Pros/Cons over the PowerSwitch Tail kit? (besides SSR)
I'm using a similar relay to control the heat bed on my 3D printer I'm building. My heat bed is running on AC and the relay is in the primary of the step down transformer I'm using. My relay requires at least 12v to trigger so I had to use the RAMPS board mosfet controlled 12v output, using one of these I could have made use of any logic output.
BTW is the heat sink tab isolated from the logic input ground (it BETTER be isolated from the power line!)?
The type I've used (stone age vintage, but they look the same) in good working order had the heatsink (bottom metal plate) insulated from everything.
The caveat to that, though, is if/when they fail due to overheating (see dnear1's post) is that you can't tell what's going to be connected to what after meltdown (literally for me, in one case several years ago).
In that particular case, nothing in the controller circuit got damaged, but I did measure several megohms resistance between the control inputs and the AC inputs (and shorted AC output) after meltdown. I chalked it up to carbonized plastic. May or may not be worth keeping in mind for your circuit.
If I wanted to control a normal 240V circuit, would I need two of these? Basically, there are 2 legs of 120V offset by 180°. Theoretically, it should work with just one, as there would be an open circuit unless the relay was closed.
Also, is this NO or NC?
Note that it won't actually be strictly 'Open Circuit', even with one in each phase. There will still be a very slight leakage through the Snubber circuit, so never touch the wires with it connected, even if the relay is 'off', always make sure it's unplugged before working on it.
It is NO. To control 240V, you would need two. If the load doesn't use the neutral, you could get away with one, but that would be against NEC and a safety hazard as the load would still be live with respect to ground or neutral when turned off. If you are in a country where one side of the 240V is ground-referenced, then you would only need one.
Just one would do for controlling a 240vac device. after all as you say if either is disconnected its an open circuit and thus not working.
out of the datasheet i read its Off below 1v input and On when above 2.4v (so NO).
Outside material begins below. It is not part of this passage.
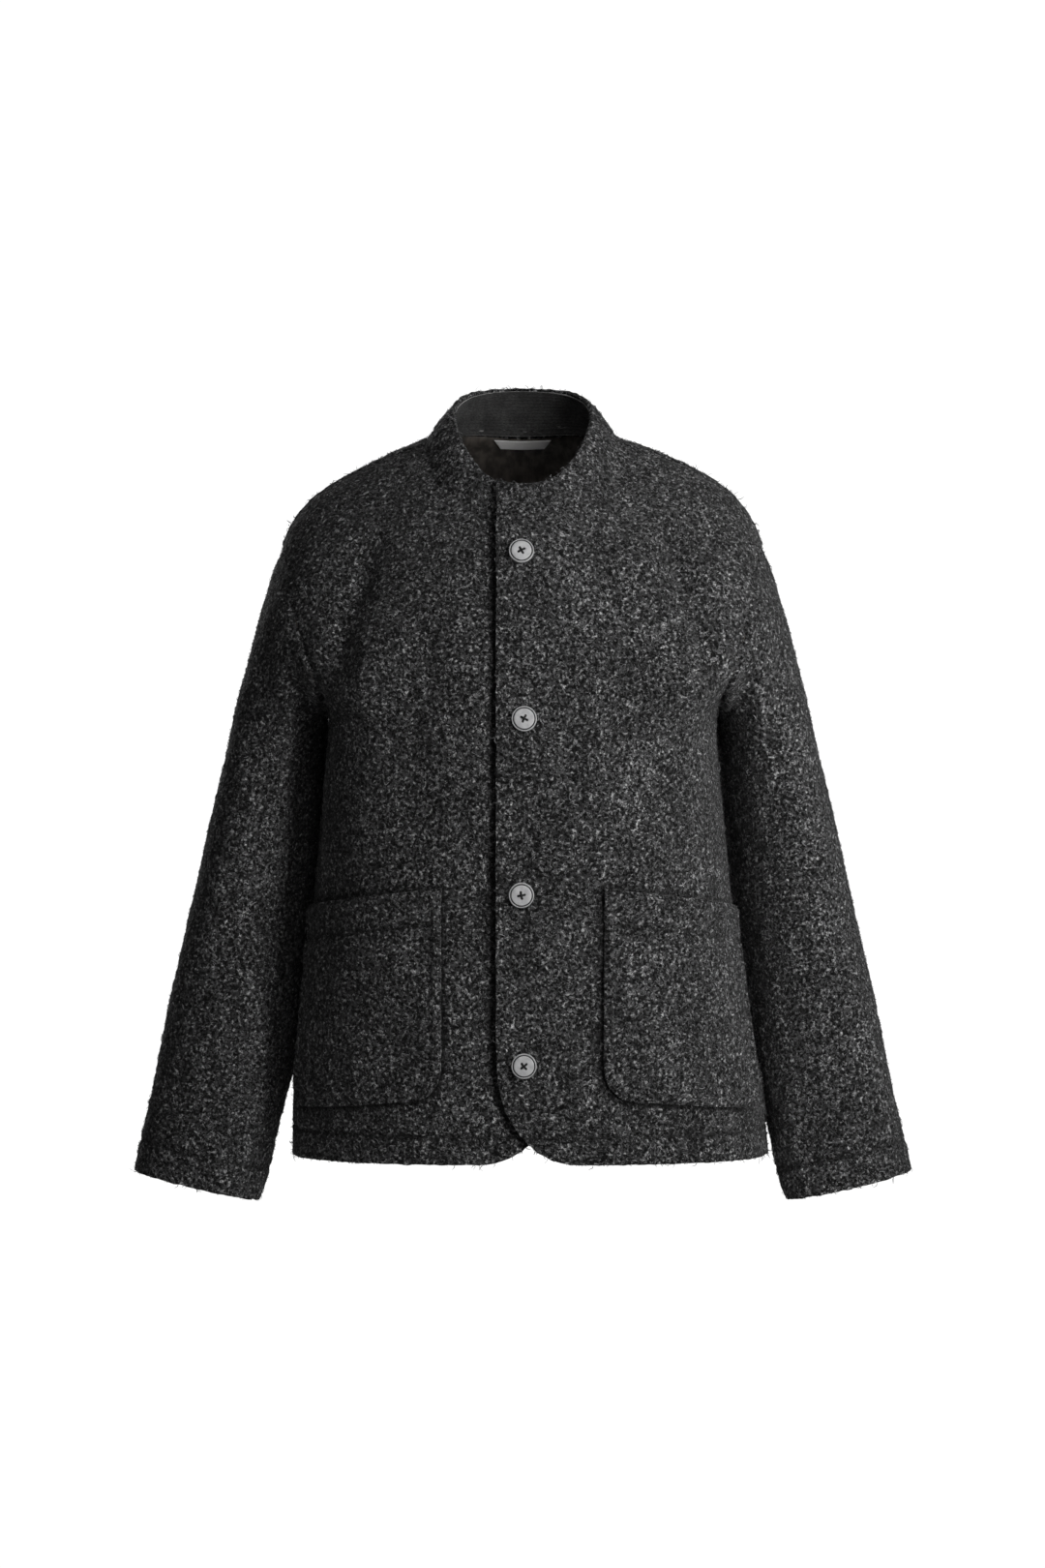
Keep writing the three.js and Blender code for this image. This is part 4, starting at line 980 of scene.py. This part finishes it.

Remember to always read the datasheet when uncertain. in its parameters and connection diagrams your questions may already been answered.
Every SSR that I've found online at this current level ( for a reflow oven ) requires a heat sink. There's no mention of a heatsink being required in the description.
If you're putting 40A into it, yes, you will need a heatsink. I've found that using one of these with ~4-10A of current will cause the relay to get pretty warm, but simply bolting it to a piece of metal helps tremendously, as the whole bottom plate is metal. If using for intermittent use (pump, fan, etc), you could probably get away with open air.